Around 8.5 percent of the world’s population currently live in extreme poverty, according to a new report by the World Bank titled Poverty, Prosperity and Planet 2024: Pathways Out of the Polycrisis. This equates to roughly 692 million people living on less than $2.15 per person per day. While this is a considerable improvement from the 37.9 percent that lived in extreme poverty in 1990, the pace of progress is slowing, with 2020-2030 feared to be a “lost decade”. This stagnation is the result of multiple overlapping issues, including slow economic growth, increased fragility, climate risks and heightened uncertainty.
The World Bank uses three different poverty lines, with $3.65 per person a day thought to be more relevant to lower-middle-income countries, while the $6.85 per person per day is generally used for populations in upper-middle-income countries. According to these categories, around 1.7 billion people (21.4 percent) or 3.5 billion people (43.6 percent) are estimated to be living in poverty in 2024, respectively. Although the share of people under $6.85 per day has declined since the 1990s, the actual number of people living under these circumstances has remained fairly similar due to population growth.
In South Asia, the share of people living in poverty increased more severely than the global average during the the pandemic. The share of South Asians living under $6.85 in 2024 is also well above the global average, at 75.6 percent versus the world’s 43.6 percent.
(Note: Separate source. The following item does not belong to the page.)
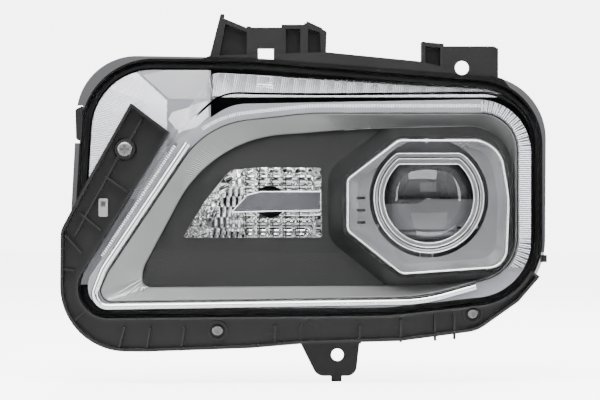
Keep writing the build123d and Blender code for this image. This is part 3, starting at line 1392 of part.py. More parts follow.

That’s 1.48 billion people in South Asia, or roughly 42 percent of the global total (3.53 billion).
The writers of the report warn that if economic growth continues to remain slow and inequality is not tackled, the World Bank global goal of a maximum of only three percent of people living in extreme poverty will not be reached for decades. The report’s key message is that while aiming to reduce global poverty and to increase shared prosperity, it is crucial to take environmental costs into account.